_Supplied data_.
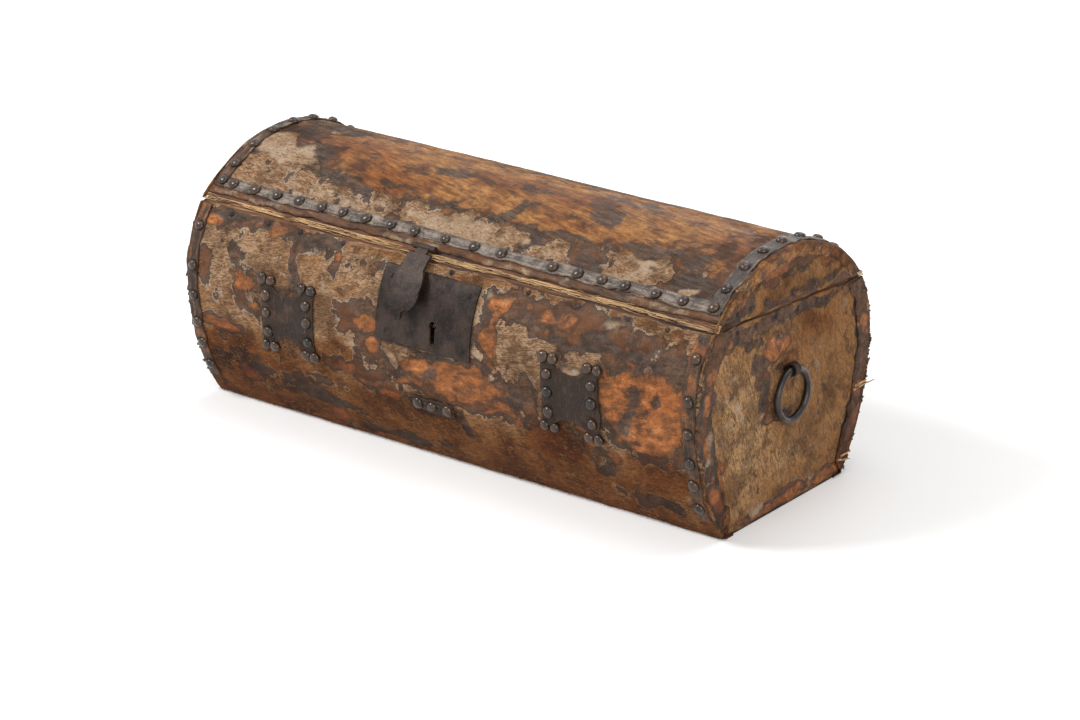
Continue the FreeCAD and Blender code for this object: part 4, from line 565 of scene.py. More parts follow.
FRONT_RUST = (
    (320, 150, 8, 55, 0, 0.25), (321, 50, 8, 30, 0, 0.1), (-320, 150, 8, 55, 0, 0.2),
    (-321, 60, 8, 40, 0, 0.1), (-220, 211, 22, 7, 0, 0.7), (-285, 205, 12, 8, 0, 0.6),
    (-235, 151, 12, 10, 0, 0.55), (-291, 156, 9, 8, 0, 0.45), (-228, 128, 14, 6, 0, 0.7),
    (-82, 150, 18, 7, 0, 0.6), (-76, 124, 13, 11, 0, 0.6), (-270, 98, 24, 5, 0, 0.5),
    (-98, 88, 26, 6, -6, 0.4), (-118, 200, 8, 6, 0, 0.5), (30, 112, 60, 14, 0, 0.85),
    (55, 94, 46, 8, 0, 0.7), (-25, 92, 22, 6, 0, 0.6), (72, 165, 12, 24, 0, 0.6), (76, 205, 16, 8, 0, 0.6),
    (26, 211, 26, 4, 0, 0.5), (150, 200, 28, 10, 0, 0.3), (140, 180, 22, 6, 0, 0.1),
    (249, 135, 47, 37, 0, 1.8), (222, 205, 12, 6, 0, 0.2), (262, 212, 14, 5, 0, 0.5),
    (-240, 45, 20, 8, 0, 0.3), (-150, 22, 26, 8, 0, 0.3), (90, 60, 20, 8, 0, -0.1),
    (-60, 75, 16, 7, 0, 0.1))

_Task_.
Reproduce every line of the material above exactly.

_Answer to this exercise_.
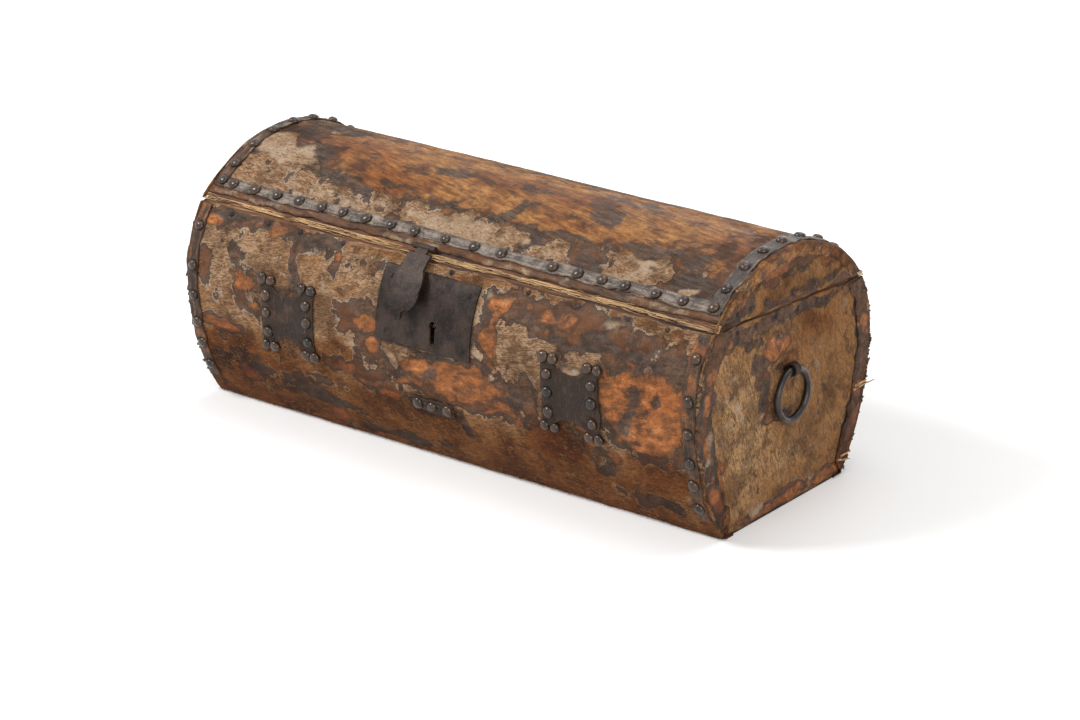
Continue the FreeCAD and Blender code for this object: part 4, from line 565 of scene.py. More parts follow.
FRONT_RUST = (
    (320, 150, 8, 55, 0, 0.25), (321, 50, 8, 30, 0, 0.1), (-320, 150, 8, 55, 0, 0.2),
    (-321, 60, 8, 40, 0, 0.1), (-220, 211, 22, 7, 0, 0.7), (-285, 205, 12, 8, 0, 0.6),
    (-235, 151, 12, 10, 0, 0.55), (-291, 156, 9, 8, 0, 0.45), (-228, 128, 14, 6, 0, 0.7),
    (-82, 150, 18, 7, 0, 0.6), (-76, 124, 13, 11, 0, 0.6), (-270, 98, 24, 5, 0, 0.5),
    (-98, 88, 26, 6, -6, 0.4), (-118, 200, 8, 6, 0, 0.5), (30, 112, 60, 14, 0, 0.85),
    (55, 94, 46, 8, 0, 0.7), (-25, 92, 22, 6, 0, 0.6), (72, 165, 12, 24, 0, 0.6), (76, 205, 16, 8, 0, 0.6),
    (26, 211, 26, 4, 0, 0.5), (150, 200, 28, 10, 0, 0.3), (140, 180, 22, 6, 0, 0.1),
    (249, 135, 47, 37, 0, 1.8), (222, 205, 12, 6, 0, 0.2), (262, 212, 14, 5, 0, 0.5),
    (-240, 45, 20, 8, 0, 0.3), (-150, 22, 26, 8, 0, 0.3), (90, 60, 20, 8, 0, -0.1),
    (-60, 75, 16, 7, 0, 0.1))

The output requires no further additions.